• _Stated goal_
The listing below holds a line with "carve(torso, [grown(pad) for" and a later line with "bpy.data.objects.remove(obj)". Write out those two lines and every line between them, exactly, and nothing else.

• _Given information_
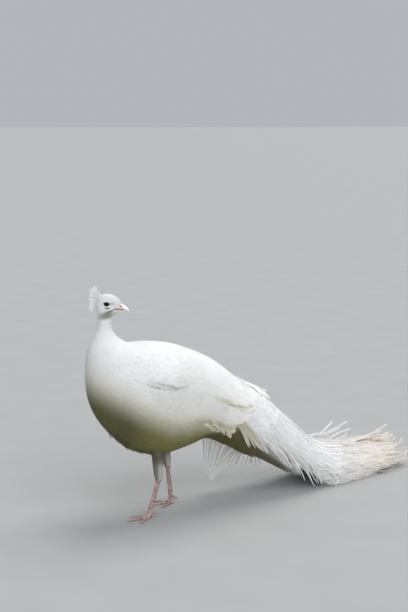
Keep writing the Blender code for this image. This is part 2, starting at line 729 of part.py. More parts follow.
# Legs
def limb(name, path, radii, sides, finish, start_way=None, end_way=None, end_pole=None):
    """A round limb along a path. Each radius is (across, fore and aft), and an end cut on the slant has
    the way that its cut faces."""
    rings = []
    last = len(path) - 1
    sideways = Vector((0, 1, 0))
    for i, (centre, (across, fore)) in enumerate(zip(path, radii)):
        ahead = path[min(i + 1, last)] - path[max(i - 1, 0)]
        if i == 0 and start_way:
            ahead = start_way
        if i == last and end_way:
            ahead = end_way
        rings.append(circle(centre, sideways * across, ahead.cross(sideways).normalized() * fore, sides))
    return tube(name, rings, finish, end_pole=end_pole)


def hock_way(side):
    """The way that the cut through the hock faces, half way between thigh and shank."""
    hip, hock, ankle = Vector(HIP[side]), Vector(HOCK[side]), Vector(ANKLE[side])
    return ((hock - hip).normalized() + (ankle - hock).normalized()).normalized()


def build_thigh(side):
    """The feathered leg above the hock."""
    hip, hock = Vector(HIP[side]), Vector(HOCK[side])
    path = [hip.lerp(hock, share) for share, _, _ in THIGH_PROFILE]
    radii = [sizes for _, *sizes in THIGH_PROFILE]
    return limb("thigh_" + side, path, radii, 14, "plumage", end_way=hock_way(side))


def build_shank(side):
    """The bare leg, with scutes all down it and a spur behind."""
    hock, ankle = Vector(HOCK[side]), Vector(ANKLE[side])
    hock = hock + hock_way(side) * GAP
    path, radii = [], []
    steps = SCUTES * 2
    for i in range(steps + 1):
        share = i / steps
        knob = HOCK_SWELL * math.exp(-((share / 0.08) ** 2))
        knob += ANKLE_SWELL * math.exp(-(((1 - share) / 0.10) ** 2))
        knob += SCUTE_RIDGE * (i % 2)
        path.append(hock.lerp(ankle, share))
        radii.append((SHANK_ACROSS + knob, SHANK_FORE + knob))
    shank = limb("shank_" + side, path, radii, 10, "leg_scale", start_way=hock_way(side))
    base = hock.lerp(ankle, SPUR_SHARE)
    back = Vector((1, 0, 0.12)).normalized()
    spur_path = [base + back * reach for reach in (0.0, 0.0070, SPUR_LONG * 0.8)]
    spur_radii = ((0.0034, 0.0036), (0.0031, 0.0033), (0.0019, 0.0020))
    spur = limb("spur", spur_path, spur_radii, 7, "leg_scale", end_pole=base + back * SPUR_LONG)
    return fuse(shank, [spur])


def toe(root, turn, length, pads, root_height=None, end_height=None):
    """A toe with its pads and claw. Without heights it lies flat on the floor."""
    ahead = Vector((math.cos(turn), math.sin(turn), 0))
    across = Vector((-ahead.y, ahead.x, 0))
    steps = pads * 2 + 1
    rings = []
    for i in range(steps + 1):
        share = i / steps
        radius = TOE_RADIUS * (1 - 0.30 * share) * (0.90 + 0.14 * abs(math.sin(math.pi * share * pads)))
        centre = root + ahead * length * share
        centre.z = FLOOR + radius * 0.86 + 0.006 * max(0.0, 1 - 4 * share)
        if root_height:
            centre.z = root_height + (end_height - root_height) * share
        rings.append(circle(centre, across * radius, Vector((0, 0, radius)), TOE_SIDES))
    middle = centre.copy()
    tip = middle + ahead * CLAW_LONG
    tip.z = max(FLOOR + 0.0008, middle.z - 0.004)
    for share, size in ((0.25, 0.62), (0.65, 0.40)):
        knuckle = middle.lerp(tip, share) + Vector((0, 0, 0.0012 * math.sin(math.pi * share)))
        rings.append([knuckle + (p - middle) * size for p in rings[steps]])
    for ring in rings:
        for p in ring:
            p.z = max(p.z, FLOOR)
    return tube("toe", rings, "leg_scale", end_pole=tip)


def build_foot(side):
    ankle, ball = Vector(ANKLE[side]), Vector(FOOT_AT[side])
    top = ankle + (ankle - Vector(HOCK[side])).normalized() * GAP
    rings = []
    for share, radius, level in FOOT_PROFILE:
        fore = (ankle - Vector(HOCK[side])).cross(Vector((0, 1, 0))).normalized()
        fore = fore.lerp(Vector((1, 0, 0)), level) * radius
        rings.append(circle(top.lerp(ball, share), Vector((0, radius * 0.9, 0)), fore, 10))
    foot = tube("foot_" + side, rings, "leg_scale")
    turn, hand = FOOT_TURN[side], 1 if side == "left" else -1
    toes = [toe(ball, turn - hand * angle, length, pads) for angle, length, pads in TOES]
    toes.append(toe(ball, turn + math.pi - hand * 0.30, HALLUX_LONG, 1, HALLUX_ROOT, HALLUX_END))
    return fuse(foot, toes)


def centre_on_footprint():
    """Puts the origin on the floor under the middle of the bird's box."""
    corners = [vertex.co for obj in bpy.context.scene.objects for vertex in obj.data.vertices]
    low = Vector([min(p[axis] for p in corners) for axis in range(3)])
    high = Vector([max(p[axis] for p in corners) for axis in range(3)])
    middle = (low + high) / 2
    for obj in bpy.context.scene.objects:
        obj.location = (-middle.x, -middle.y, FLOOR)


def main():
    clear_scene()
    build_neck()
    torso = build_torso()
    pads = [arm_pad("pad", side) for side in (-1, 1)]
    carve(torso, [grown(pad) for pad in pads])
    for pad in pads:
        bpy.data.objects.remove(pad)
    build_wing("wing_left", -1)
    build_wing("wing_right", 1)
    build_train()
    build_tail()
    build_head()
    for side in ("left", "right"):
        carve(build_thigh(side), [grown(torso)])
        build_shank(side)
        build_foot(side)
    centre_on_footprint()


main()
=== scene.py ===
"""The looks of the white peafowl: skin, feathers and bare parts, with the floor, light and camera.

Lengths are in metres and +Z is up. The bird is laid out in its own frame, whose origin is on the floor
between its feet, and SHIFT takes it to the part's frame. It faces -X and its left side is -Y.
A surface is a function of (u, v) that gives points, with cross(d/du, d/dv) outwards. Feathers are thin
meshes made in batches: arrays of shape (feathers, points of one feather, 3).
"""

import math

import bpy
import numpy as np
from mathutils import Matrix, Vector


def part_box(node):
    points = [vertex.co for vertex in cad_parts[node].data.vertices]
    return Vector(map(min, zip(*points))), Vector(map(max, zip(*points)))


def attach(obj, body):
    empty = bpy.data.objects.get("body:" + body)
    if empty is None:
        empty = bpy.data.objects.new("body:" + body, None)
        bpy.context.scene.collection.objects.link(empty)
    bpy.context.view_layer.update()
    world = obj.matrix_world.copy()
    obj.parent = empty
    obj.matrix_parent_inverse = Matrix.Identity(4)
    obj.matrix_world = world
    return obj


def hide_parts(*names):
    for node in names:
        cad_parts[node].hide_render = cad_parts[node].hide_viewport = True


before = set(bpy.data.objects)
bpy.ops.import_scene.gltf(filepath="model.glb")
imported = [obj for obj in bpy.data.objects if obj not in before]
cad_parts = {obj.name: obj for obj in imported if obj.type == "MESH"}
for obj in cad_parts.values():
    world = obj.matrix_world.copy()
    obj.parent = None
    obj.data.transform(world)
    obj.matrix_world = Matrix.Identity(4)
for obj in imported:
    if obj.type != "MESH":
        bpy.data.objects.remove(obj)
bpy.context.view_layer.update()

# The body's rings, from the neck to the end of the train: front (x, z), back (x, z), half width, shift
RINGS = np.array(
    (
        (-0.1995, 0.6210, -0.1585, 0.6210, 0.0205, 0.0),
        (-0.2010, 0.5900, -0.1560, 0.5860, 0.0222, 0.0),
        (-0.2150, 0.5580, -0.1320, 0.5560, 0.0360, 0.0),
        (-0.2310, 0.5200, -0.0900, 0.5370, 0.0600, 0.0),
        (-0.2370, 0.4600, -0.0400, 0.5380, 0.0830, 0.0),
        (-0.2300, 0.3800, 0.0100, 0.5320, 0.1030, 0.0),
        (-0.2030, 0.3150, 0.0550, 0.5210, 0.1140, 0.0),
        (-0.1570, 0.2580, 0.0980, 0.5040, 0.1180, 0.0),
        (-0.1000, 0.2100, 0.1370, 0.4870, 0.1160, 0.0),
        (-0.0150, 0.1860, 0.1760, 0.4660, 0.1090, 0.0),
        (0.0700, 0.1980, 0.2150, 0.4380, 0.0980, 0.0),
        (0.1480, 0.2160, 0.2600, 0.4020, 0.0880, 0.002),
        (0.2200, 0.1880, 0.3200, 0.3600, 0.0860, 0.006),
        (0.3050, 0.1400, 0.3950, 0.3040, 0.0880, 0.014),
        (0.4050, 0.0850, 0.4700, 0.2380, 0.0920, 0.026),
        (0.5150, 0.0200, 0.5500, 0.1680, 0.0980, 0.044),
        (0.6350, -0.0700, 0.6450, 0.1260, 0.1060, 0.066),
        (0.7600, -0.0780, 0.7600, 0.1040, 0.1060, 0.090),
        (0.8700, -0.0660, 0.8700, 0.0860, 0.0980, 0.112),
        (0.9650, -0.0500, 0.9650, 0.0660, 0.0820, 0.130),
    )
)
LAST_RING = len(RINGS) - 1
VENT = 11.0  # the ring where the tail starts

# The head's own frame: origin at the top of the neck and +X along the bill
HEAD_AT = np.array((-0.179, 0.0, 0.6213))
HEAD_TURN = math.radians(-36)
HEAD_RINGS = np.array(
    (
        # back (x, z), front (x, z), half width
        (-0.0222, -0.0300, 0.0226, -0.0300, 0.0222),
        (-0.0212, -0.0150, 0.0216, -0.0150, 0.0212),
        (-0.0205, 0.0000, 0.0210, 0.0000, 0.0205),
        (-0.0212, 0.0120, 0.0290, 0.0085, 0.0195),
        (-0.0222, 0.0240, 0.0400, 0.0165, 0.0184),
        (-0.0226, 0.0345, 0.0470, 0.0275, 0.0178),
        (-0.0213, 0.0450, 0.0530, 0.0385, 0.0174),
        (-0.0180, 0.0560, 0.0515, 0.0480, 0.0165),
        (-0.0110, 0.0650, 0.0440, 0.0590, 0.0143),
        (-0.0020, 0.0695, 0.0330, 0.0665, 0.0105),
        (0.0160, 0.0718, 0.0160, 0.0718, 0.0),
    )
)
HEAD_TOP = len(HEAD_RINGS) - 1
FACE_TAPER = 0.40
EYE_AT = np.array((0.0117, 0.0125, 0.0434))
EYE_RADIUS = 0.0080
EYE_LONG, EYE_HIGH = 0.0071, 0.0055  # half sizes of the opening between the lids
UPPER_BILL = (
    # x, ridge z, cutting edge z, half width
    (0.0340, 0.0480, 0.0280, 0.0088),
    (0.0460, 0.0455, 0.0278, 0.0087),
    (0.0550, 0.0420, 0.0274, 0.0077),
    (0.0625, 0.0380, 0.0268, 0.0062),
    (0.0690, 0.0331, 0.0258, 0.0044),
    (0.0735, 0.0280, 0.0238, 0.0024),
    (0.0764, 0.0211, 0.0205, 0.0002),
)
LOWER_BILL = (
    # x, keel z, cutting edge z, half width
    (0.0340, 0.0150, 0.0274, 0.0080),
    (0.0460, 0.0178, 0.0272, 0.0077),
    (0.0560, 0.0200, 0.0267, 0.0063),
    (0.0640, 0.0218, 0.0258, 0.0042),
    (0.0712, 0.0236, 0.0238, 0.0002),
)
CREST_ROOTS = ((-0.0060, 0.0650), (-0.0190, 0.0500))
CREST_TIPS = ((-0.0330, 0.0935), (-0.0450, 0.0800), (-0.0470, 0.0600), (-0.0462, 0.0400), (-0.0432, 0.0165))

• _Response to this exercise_
    carve(torso, [grown(pad) for pad in pads])
    for pad in pads:
        bpy.data.objects.remove(pad)
    build_wing("wing_left", -1)
    build_wing("wing_right", 1)
    build_train()
    build_tail()
    build_head()
    for side in ("left", "right"):
        carve(build_thigh(side), [grown(torso)])
        build_shank(side)
        build_foot(side)
    centre_on_footprint()


main()
=== scene.py ===
"""The looks of the white peafowl: skin, feathers and bare parts, with the floor, light and camera.

Lengths are in metres and +Z is up. The bird is laid out in its own frame, whose origin is on the floor
between its feet, and SHIFT takes it to the part's frame. It faces -X and its left side is -Y.
A surface is a function of (u, v) that gives points, with cross(d/du, d/dv) outwards. Feathers are thin
meshes made in batches: arrays of shape (feathers, points of one feather, 3).
"""

import math

import bpy
import numpy as np
from mathutils import Matrix, Vector


def part_box(node):
    points = [vertex.co for vertex in cad_parts[node].data.vertices]
    return Vector(map(min, zip(*points))), Vector(map(max, zip(*points)))


def attach(obj, body):
    empty = bpy.data.objects.get("body:" + body)
    if empty is None:
        empty = bpy.data.objects.new("body:" + body, None)
        bpy.context.scene.collection.objects.link(empty)
    bpy.context.view_layer.update()
    world = obj.matrix_world.copy()
    obj.parent = empty
    obj.matrix_parent_inverse = Matrix.Identity(4)
    obj.matrix_world = world
    return obj


def hide_parts(*names):
    for node in names:
        cad_parts[node].hide_render = cad_parts[node].hide_viewport = True


before = set(bpy.data.objects)
bpy.ops.import_scene.gltf(filepath="model.glb")
imported = [obj for obj in bpy.data.objects if obj not in before]
cad_parts = {obj.name: obj for obj in imported if obj.type == "MESH"}
for obj in cad_parts.values():
    world = obj.matrix_world.copy()
    obj.parent = None
    obj.data.transform(world)
    obj.matrix_world = Matrix.Identity(4)
for obj in imported:
    if obj.type != "MESH":
        bpy.data.objects.remove(obj)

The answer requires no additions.